** Start Provided material **

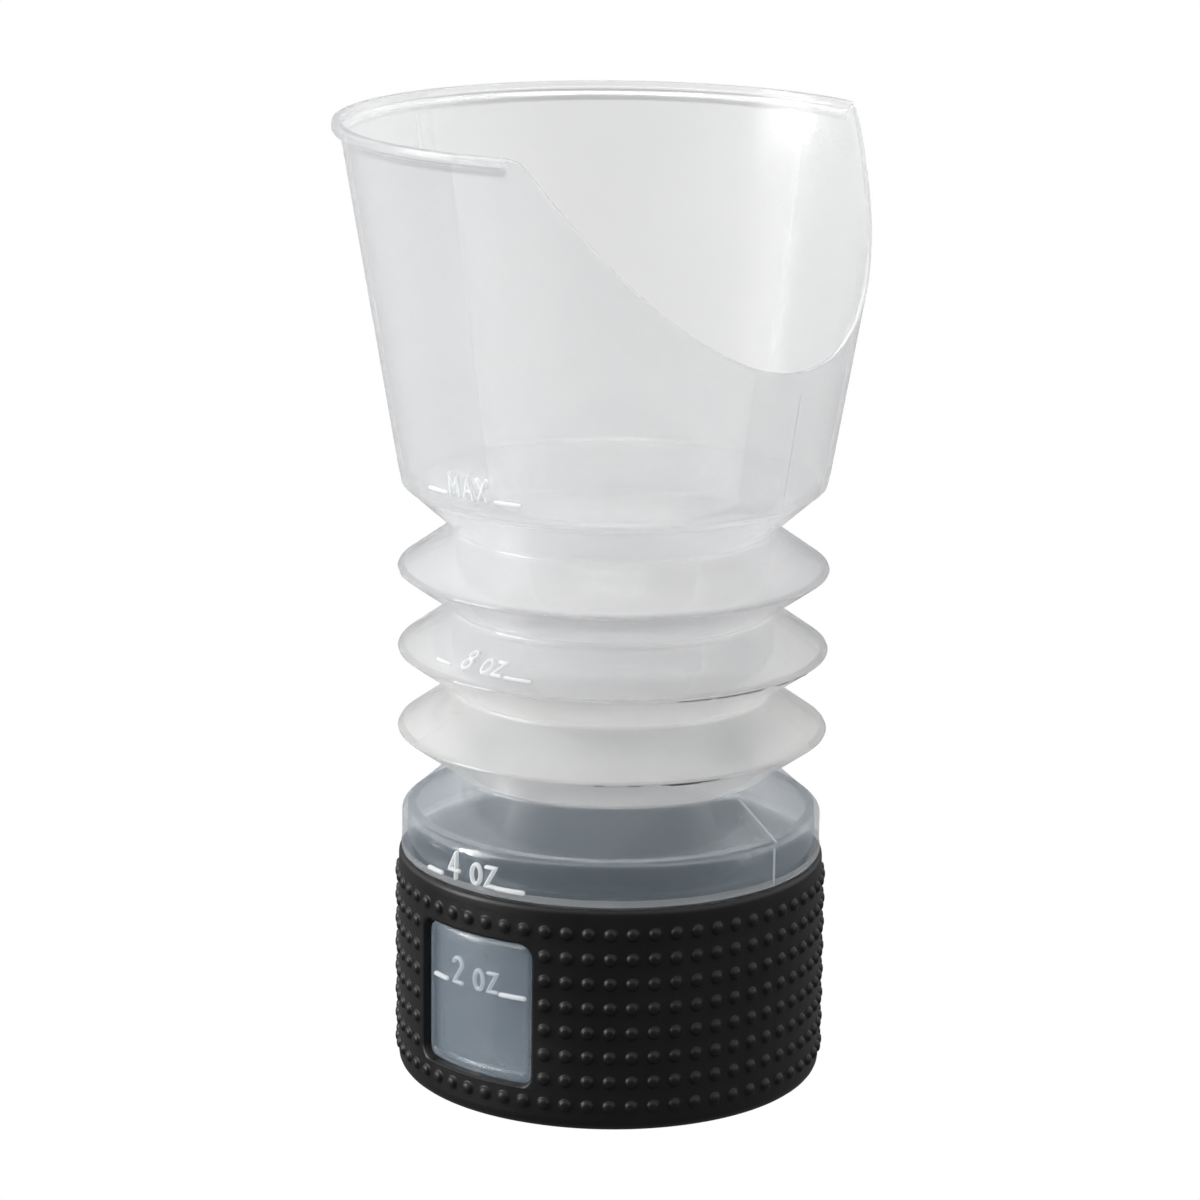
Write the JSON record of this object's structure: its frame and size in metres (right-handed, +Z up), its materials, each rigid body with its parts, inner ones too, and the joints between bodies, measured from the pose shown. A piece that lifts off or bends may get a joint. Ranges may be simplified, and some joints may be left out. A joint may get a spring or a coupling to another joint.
{
  "type": "collapsible measuring cup",
  "caption": "Translucent plastic measuring cup with a bellows body that squashes flat, a flared bowl with a deep curved notch in its rim, and a black dotted rubber grip sleeve with a window.",
  "frame": {"origin": "on the cup's axis, at the flat underside of the rubber sleeve that stands on the table", "axes": "+Z up along the cup's axis; the sleeve's window and the graduations face -Y; the notch in the rim is on the +X side"},
  "size_m": [0.0859, 0.093, 0.1615],
  "materials": {
    "cup_plastic": "milky translucent, satin",
    "sleeve_rubber": "matt black"
  },
  "bodies": {
    "base": {"base_cup": "cup_plastic", "grip_sleeve": "sleeve_rubber", "bellows_fold_4": "cup_plastic"},
    "fold_ring_3": {"bellows_fold_3": "cup_plastic"},
    "fold_ring_2": {"bellows_fold_2": "cup_plastic"},
    "fold_ring_1": {"bellows_fold_1": "cup_plastic"},
    "bowl": {"cup_bowl": "cup_plastic"}
  },
  "joints": [
    {"name": "fold_4_close", "type": "slide", "parent": "base", "child": "fold_ring_3", "axis": [0, 0, 1], "range_m": [-0.00959, 0], "stiffness_N_per_m": 600, "deforming": ["bellows_fold_4"]},
    {"name": "fold_3_close", "type": "slide", "parent": "fold_ring_3", "child": "fold_ring_2", "axis": [0, 0, 1], "range_m": [-0.00959, 0], "stiffness_N_per_m": 600, "deforming": ["bellows_fold_3"]},
    {"name": "fold_2_close", "type": "slide", "parent": "fold_ring_2", "child": "fold_ring_1", "axis": [0, 0, 1], "range_m": [-0.00959, 0], "stiffness_N_per_m": 600, "deforming": ["bellows_fold_2"]},
    {"name": "fold_1_close", "type": "slide", "parent": "fold_ring_1", "child": "bowl", "axis": [0, 0, 1], "range_m": [-0.00959, 0], "stiffness_N_per_m": 600, "deforming": ["bellows_fold_1"]}
  ],
  "couplings": [
    {"joint": "fold_3_close", "follows": "fold_4_close", "ratio": 1},
    {"joint": "fold_2_close", "follows": "fold_4_close", "ratio": 1},
    {"joint": "fold_1_close", "follows": "fold_4_close", "ratio": 1}
  ]
}
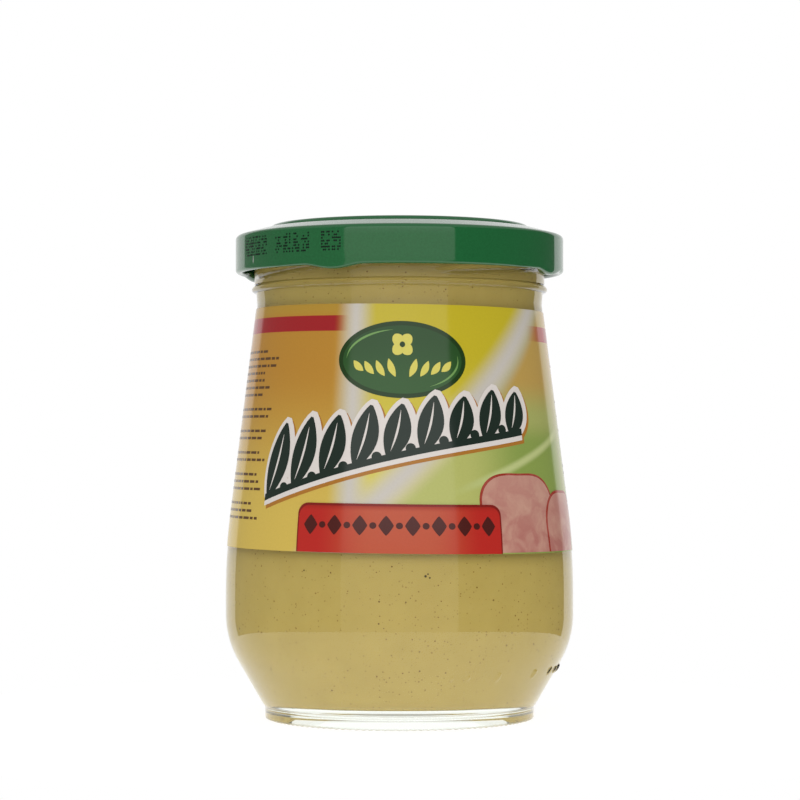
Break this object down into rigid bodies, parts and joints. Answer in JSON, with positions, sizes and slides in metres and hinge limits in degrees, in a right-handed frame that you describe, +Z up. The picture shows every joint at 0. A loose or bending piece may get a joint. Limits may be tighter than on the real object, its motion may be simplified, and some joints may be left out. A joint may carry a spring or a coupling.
{
  "type": "mustard jar",
  "caption": "Shut glass jar of mustard with a tapered, bellied body, a pressed twist-off lid and a printed paper label wrapped round it.",
  "frame": {"origin": "centre of the jar's base, on the plane it stands on", "axes": "+Z up along the jar's axis; -Y out of the middle of the label's front; +X to the right for someone who looks at the label"},
  "size_m": [0.07, 0.07, 0.0991],
  "materials": {
    "clear_glass": "clear, colourless, smooth pressed glass",
    "mustard_paste": "moist smooth mustard paste with a few dark specks of seed husk",
    "green_lacquer": "glossy green lacquer on tinplate",
    "label_paper": "satin coated paper printed in yellow, ochre, green and red fields"
  },
  "bodies": {
    "root": {"glass_jar": "clear_glass", "mustard": "mustard_paste", "lid": "green_lacquer", "label": "label_paper"}
  },
  "joints": []
}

** End Provided material **

What needs to be done: Print all of the data exactly as it was given.

Reply to the task:
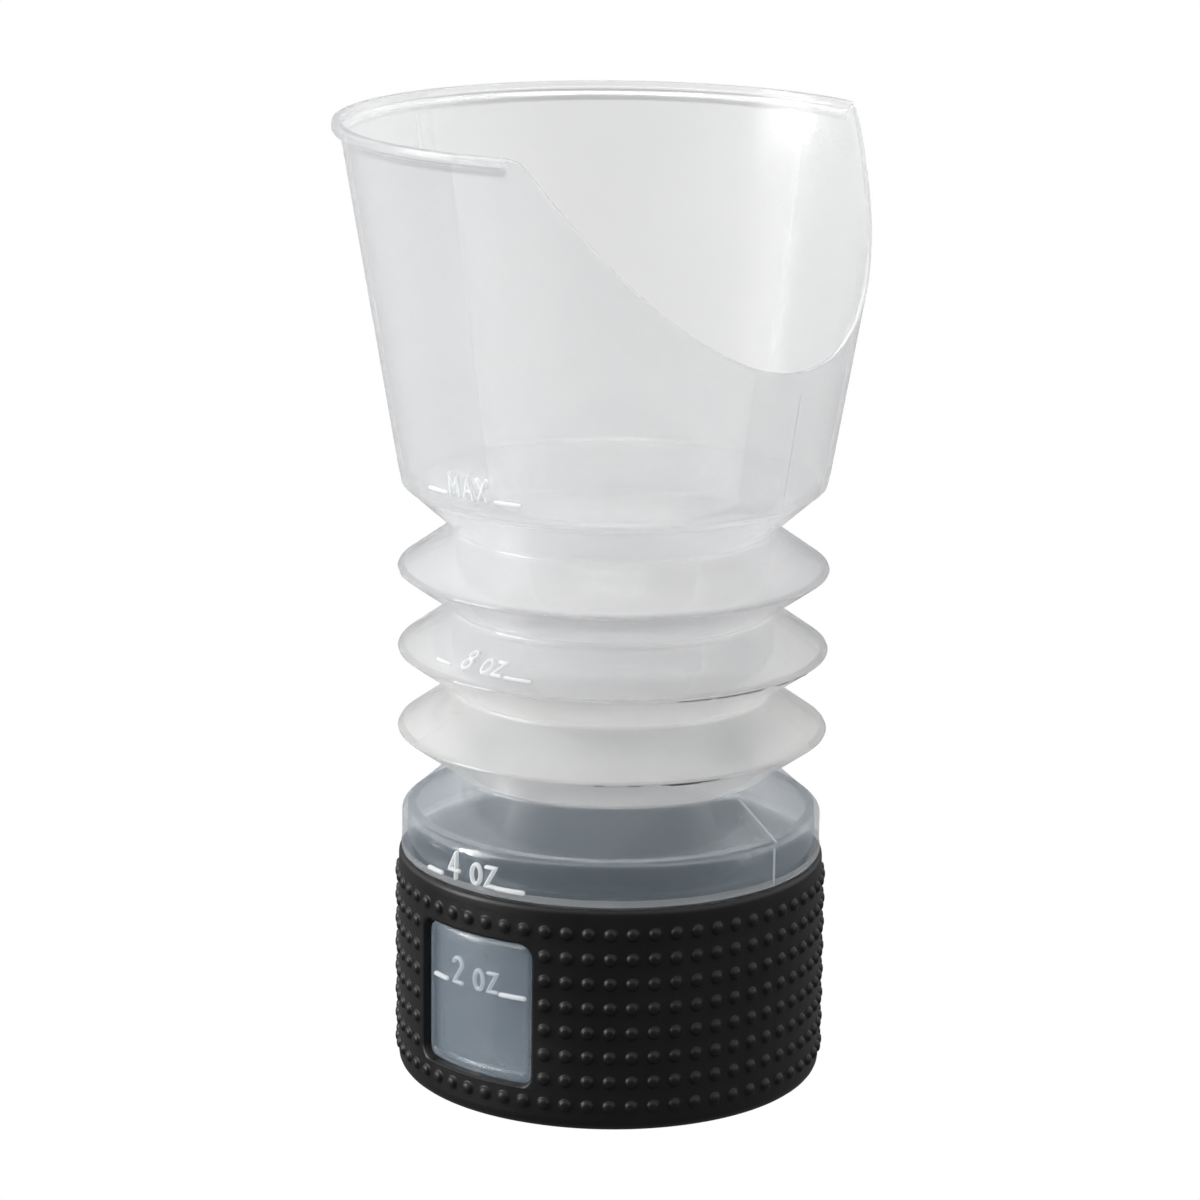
Write the JSON record of this object's structure: its frame and size in metres (right-handed, +Z up), its materials, each rigid body with its parts, inner ones too, and the joints between bodies, measured from the pose shown. A piece that lifts off or bends may get a joint. Ranges may be simplified, and some joints may be left out. A joint may get a spring or a coupling to another joint.
{
  "type": "collapsible measuring cup",
  "caption": "Translucent plastic measuring cup with a bellows body that squashes flat, a flared bowl with a deep curved notch in its rim, and a black dotted rubber grip sleeve with a window.",
  "frame": {"origin": "on the cup's axis, at the flat underside of the rubber sleeve that stands on the table", "axes": "+Z up along the cup's axis; the sleeve's window and the graduations face -Y; the notch in the rim is on the +X side"},
  "size_m": [0.0859, 0.093, 0.1615],
  "materials": {
    "cup_plastic": "milky translucent, satin",
    "sleeve_rubber": "matt black"
  },
  "bodies": {
    "base": {"base_cup": "cup_plastic", "grip_sleeve": "sleeve_rubber", "bellows_fold_4": "cup_plastic"},
    "fold_ring_3": {"bellows_fold_3": "cup_plastic"},
    "fold_ring_2": {"bellows_fold_2": "cup_plastic"},
    "fold_ring_1": {"bellows_fold_1": "cup_plastic"},
    "bowl": {"cup_bowl": "cup_plastic"}
  },
  "joints": [
    {"name": "fold_4_close", "type": "slide", "parent": "base", "child": "fold_ring_3", "axis": [0, 0, 1], "range_m": [-0.00959, 0], "stiffness_N_per_m": 600, "deforming": ["bellows_fold_4"]},
    {"name": "fold_3_close", "type": "slide", "parent": "fold_ring_3", "child": "fold_ring_2", "axis": [0, 0, 1], "range_m": [-0.00959, 0], "stiffness_N_per_m": 600, "deforming": ["bellows_fold_3"]},
    {"name": "fold_2_close", "type": "slide", "parent": "fold_ring_2", "child": "fold_ring_1", "axis": [0, 0, 1], "range_m": [-0.00959, 0], "stiffness_N_per_m": 600, "deforming": ["bellows_fold_2"]},
    {"name": "fold_1_close", "type": "slide", "parent": "fold_ring_1", "child": "bowl", "axis": [0, 0, 1], "range_m": [-0.00959, 0], "stiffness_N_per_m": 600, "deforming": ["bellows_fold_1"]}
  ],
  "couplings": [
    {"joint": "fold_3_close", "follows": "fold_4_close", "ratio": 1},
    {"joint": "fold_2_close", "follows": "fold_4_close", "ratio": 1},
    {"joint": "fold_1_close", "follows": "fold_4_close", "ratio": 1}
  ]
}
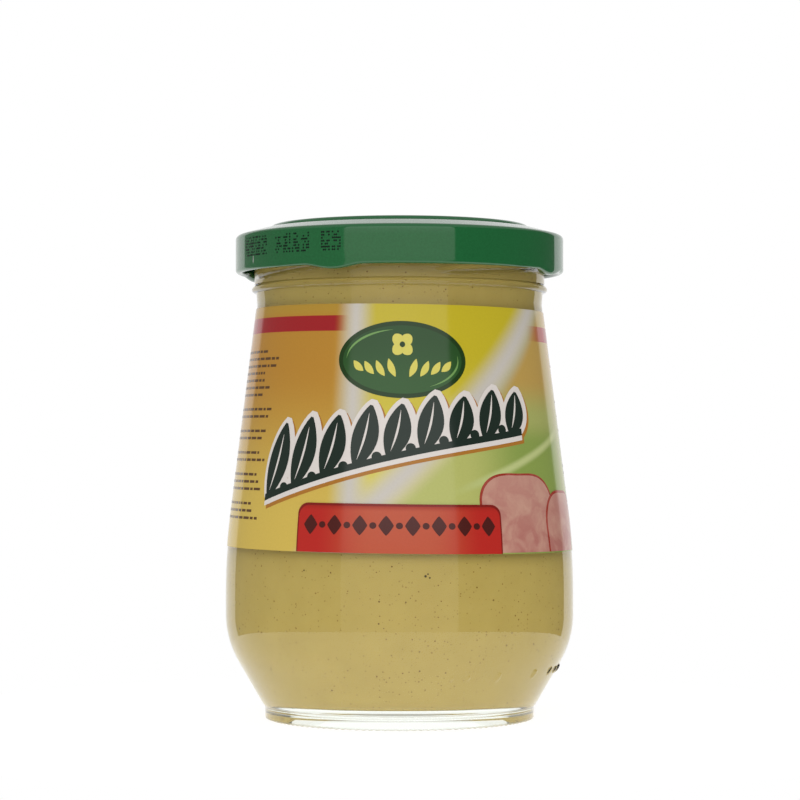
Break this object down into rigid bodies, parts and joints. Answer in JSON, with positions, sizes and slides in metres and hinge limits in degrees, in a right-handed frame that you describe, +Z up. The picture shows every joint at 0. A loose or bending piece may get a joint. Limits may be tighter than on the real object, its motion may be simplified, and some joints may be left out. A joint may carry a spring or a coupling.
{
  "type": "mustard jar",
  "caption": "Shut glass jar of mustard with a tapered, bellied body, a pressed twist-off lid and a printed paper label wrapped round it.",
  "frame": {"origin": "centre of the jar's base, on the plane it stands on", "axes": "+Z up along the jar's axis; -Y out of the middle of the label's front; +X to the right for someone who looks at the label"},
  "size_m": [0.07, 0.07, 0.0991],
  "materials": {
    "clear_glass": "clear, colourless, smooth pressed glass",
    "mustard_paste": "moist smooth mustard paste with a few dark specks of seed husk",
    "green_lacquer": "glossy green lacquer on tinplate",
    "label_paper": "satin coated paper printed in yellow, ochre, green and red fields"
  },
  "bodies": {
    "root": {"glass_jar": "clear_glass", "mustard": "mustard_paste", "lid": "green_lacquer", "label": "label_paper"}
  },
  "joints": []
}